— Start Stored rows —
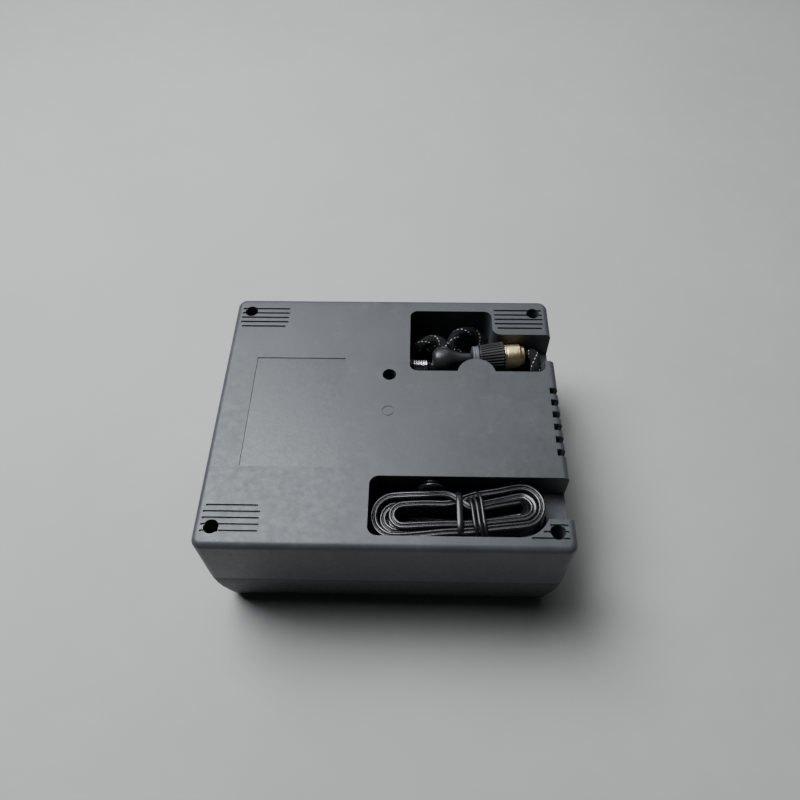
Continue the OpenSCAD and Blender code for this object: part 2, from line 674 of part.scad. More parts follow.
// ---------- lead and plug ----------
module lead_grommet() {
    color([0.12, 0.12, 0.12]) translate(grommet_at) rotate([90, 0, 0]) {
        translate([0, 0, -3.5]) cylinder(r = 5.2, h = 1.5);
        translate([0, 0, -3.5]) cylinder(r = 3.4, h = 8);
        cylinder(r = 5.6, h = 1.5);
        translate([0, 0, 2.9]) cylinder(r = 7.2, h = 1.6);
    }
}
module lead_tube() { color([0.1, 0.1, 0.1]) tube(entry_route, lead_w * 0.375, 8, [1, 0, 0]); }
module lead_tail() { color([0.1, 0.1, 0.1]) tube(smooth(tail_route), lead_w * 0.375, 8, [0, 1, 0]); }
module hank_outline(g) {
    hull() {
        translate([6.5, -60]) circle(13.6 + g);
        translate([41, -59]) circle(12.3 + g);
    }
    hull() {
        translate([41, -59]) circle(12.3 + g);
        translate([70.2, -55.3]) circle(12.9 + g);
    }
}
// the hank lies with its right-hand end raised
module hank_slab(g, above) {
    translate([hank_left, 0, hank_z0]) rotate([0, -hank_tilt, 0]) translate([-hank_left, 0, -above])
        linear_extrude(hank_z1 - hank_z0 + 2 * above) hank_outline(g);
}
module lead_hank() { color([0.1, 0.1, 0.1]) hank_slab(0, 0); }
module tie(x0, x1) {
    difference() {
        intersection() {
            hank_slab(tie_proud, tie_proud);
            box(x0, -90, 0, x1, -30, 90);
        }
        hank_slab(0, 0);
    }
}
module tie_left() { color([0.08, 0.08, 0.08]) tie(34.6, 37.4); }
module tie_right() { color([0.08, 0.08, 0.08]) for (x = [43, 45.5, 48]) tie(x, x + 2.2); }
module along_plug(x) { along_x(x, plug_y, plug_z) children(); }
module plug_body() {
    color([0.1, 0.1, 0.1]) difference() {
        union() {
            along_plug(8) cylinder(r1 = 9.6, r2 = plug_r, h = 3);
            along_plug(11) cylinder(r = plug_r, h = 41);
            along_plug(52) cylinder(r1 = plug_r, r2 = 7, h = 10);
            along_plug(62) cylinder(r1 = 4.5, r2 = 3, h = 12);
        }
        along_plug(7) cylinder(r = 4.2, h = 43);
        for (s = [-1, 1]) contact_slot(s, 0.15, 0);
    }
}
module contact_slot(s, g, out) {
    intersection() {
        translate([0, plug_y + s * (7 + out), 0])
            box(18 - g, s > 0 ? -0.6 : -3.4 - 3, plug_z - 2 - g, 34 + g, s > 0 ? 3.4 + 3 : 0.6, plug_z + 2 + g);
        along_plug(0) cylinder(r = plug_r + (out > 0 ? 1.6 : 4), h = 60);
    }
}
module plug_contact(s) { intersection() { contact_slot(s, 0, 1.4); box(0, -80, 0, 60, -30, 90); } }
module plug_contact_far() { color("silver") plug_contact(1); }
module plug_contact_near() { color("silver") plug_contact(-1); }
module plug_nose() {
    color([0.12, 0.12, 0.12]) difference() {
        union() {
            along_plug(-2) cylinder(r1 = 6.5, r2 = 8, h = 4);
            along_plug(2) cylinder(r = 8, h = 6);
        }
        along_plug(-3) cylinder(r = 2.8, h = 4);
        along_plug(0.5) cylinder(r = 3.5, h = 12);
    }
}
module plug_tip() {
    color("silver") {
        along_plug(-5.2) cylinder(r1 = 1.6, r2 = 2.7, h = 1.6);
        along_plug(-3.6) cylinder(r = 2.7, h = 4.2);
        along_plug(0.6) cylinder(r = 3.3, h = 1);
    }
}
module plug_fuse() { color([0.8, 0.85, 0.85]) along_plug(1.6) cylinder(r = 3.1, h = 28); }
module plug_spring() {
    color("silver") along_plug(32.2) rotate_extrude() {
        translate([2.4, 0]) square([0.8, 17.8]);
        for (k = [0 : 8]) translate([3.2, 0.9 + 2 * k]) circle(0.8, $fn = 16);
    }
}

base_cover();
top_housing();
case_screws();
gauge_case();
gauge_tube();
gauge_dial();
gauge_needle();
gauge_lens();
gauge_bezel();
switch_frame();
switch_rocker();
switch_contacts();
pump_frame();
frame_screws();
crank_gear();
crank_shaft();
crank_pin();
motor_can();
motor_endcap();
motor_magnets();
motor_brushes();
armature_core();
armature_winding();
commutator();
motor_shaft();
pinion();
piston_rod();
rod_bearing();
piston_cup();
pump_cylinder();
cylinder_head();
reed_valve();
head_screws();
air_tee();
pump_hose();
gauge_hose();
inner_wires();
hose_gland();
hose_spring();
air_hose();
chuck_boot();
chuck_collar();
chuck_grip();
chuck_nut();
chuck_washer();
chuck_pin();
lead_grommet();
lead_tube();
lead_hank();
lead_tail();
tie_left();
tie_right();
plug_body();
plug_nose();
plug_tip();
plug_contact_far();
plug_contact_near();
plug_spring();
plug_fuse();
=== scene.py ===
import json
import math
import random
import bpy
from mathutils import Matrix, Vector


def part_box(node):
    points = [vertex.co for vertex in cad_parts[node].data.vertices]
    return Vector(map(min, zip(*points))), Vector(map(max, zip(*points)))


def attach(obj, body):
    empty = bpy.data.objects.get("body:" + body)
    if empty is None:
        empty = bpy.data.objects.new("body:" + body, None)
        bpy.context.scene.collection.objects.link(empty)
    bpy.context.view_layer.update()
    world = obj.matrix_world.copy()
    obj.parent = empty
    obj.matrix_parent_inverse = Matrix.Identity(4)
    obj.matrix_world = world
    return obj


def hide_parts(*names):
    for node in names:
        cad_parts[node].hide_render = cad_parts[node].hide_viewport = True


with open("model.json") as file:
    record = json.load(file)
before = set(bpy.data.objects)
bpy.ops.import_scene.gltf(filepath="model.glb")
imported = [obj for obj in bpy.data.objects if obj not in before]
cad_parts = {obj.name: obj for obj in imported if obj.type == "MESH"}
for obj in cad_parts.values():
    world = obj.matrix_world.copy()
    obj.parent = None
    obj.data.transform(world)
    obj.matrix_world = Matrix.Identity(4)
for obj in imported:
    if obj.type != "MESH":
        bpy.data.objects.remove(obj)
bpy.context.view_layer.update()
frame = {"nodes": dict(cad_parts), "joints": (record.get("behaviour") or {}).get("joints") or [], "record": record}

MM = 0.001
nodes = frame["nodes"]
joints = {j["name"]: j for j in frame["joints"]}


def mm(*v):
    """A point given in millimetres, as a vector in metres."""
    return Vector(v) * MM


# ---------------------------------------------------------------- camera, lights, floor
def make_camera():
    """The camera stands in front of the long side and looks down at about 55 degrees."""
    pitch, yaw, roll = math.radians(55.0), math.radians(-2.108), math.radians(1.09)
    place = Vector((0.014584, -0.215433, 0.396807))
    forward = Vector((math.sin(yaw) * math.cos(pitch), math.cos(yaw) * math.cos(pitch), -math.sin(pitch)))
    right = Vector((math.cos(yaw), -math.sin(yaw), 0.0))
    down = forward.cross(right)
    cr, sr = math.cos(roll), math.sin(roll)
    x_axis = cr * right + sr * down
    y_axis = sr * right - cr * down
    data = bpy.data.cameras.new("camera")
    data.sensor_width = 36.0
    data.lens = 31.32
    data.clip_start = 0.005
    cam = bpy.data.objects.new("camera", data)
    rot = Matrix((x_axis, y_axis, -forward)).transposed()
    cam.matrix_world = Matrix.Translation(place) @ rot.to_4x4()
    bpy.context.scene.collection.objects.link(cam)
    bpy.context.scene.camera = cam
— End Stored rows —
— Start Stored rows —
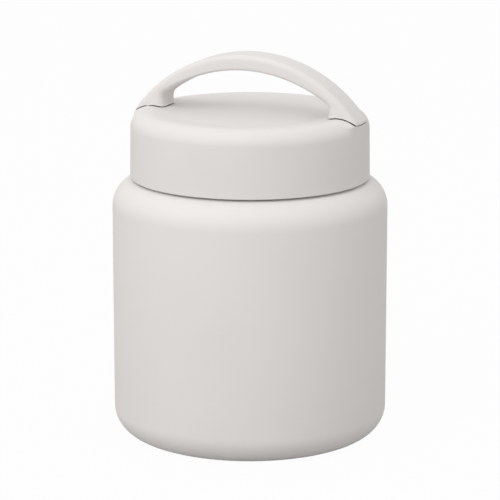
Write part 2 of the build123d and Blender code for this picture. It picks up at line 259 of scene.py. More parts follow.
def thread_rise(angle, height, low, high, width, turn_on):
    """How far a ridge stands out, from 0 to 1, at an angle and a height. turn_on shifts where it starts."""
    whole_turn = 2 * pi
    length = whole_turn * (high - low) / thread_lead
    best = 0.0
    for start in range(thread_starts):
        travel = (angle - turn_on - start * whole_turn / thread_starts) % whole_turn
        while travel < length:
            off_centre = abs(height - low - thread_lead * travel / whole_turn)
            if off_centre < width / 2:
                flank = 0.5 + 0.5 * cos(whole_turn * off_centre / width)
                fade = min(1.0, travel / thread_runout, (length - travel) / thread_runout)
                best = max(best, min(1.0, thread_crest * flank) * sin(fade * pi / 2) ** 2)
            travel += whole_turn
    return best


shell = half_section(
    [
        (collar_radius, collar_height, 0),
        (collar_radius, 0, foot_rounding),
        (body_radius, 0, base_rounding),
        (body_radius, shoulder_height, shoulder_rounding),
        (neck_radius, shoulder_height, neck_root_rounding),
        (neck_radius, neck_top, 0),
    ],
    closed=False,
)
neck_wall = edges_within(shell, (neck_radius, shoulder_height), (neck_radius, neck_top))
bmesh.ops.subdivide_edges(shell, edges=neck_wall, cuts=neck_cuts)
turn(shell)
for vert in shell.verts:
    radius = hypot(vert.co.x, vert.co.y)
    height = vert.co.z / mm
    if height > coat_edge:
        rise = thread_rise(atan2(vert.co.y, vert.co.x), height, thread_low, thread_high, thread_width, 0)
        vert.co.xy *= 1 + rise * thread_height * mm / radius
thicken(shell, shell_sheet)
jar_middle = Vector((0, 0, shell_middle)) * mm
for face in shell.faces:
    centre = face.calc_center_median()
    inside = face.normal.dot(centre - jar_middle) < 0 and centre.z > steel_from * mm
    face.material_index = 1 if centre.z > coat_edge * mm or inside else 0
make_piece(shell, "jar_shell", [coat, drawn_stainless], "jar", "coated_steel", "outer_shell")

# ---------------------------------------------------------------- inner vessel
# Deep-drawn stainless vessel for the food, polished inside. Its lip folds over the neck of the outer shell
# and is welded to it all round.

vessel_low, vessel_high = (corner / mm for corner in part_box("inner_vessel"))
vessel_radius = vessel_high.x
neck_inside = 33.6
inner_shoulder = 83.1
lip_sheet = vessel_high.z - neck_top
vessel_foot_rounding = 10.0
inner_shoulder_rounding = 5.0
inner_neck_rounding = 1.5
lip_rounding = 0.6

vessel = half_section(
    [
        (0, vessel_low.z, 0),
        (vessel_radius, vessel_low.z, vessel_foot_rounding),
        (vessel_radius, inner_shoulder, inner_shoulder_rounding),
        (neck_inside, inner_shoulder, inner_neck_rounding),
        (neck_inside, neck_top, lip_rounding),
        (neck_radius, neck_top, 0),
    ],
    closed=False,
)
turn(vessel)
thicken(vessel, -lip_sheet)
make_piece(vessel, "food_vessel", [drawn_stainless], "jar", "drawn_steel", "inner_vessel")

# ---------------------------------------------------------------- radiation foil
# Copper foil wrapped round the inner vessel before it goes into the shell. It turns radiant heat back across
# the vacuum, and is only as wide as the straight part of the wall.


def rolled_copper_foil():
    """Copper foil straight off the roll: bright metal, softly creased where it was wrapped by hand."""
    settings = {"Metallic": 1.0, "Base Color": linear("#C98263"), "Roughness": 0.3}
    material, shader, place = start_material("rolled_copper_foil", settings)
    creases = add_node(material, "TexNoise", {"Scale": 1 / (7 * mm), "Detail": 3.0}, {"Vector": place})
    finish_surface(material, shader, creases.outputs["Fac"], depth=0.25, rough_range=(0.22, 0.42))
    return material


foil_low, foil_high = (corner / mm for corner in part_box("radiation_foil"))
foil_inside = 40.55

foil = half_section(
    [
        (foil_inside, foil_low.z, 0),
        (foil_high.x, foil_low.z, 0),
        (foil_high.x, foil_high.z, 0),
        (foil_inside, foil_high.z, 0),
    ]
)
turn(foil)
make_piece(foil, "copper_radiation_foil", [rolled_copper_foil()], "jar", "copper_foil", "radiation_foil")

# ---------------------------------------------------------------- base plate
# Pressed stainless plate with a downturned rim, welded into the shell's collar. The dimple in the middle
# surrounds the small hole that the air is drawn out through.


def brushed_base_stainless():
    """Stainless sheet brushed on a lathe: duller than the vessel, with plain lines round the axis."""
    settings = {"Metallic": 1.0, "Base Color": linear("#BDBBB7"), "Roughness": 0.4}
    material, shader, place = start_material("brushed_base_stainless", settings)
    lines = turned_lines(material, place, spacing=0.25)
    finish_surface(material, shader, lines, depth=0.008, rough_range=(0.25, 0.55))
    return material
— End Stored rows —
### What is being asked
Reproduce verbatim the lines above, from the line with "base_cover();" through the line with "obj.parent = None".

### Response to this exercise
base_cover();
top_housing();
case_screws();
gauge_case();
gauge_tube();
gauge_dial();
gauge_needle();
gauge_lens();
gauge_bezel();
switch_frame();
switch_rocker();
switch_contacts();
pump_frame();
frame_screws();
crank_gear();
crank_shaft();
crank_pin();
motor_can();
motor_endcap();
motor_magnets();
motor_brushes();
armature_core();
armature_winding();
commutator();
motor_shaft();
pinion();
piston_rod();
rod_bearing();
piston_cup();
pump_cylinder();
cylinder_head();
reed_valve();
head_screws();
air_tee();
pump_hose();
gauge_hose();
inner_wires();
hose_gland();
hose_spring();
air_hose();
chuck_boot();
chuck_collar();
chuck_grip();
chuck_nut();
chuck_washer();
chuck_pin();
lead_grommet();
lead_tube();
lead_hank();
lead_tail();
tie_left();
tie_right();
plug_body();
plug_nose();
plug_tip();
plug_contact_far();
plug_contact_near();
plug_spring();
plug_fuse();
=== scene.py ===
import json
import math
import random
import bpy
from mathutils import Matrix, Vector


def part_box(node):
    points = [vertex.co for vertex in cad_parts[node].data.vertices]
    return Vector(map(min, zip(*points))), Vector(map(max, zip(*points)))


def attach(obj, body):
    empty = bpy.data.objects.get("body:" + body)
    if empty is None:
        empty = bpy.data.objects.new("body:" + body, None)
        bpy.context.scene.collection.objects.link(empty)
    bpy.context.view_layer.update()
    world = obj.matrix_world.copy()
    obj.parent = empty
    obj.matrix_parent_inverse = Matrix.Identity(4)
    obj.matrix_world = world
    return obj


def hide_parts(*names):
    for node in names:
        cad_parts[node].hide_render = cad_parts[node].hide_viewport = True


with open("model.json") as file:
    record = json.load(file)
before = set(bpy.data.objects)
bpy.ops.import_scene.gltf(filepath="model.glb")
imported = [obj for obj in bpy.data.objects if obj not in before]
cad_parts = {obj.name: obj for obj in imported if obj.type == "MESH"}
for obj in cad_parts.values():
    world = obj.matrix_world.copy()
    obj.parent = None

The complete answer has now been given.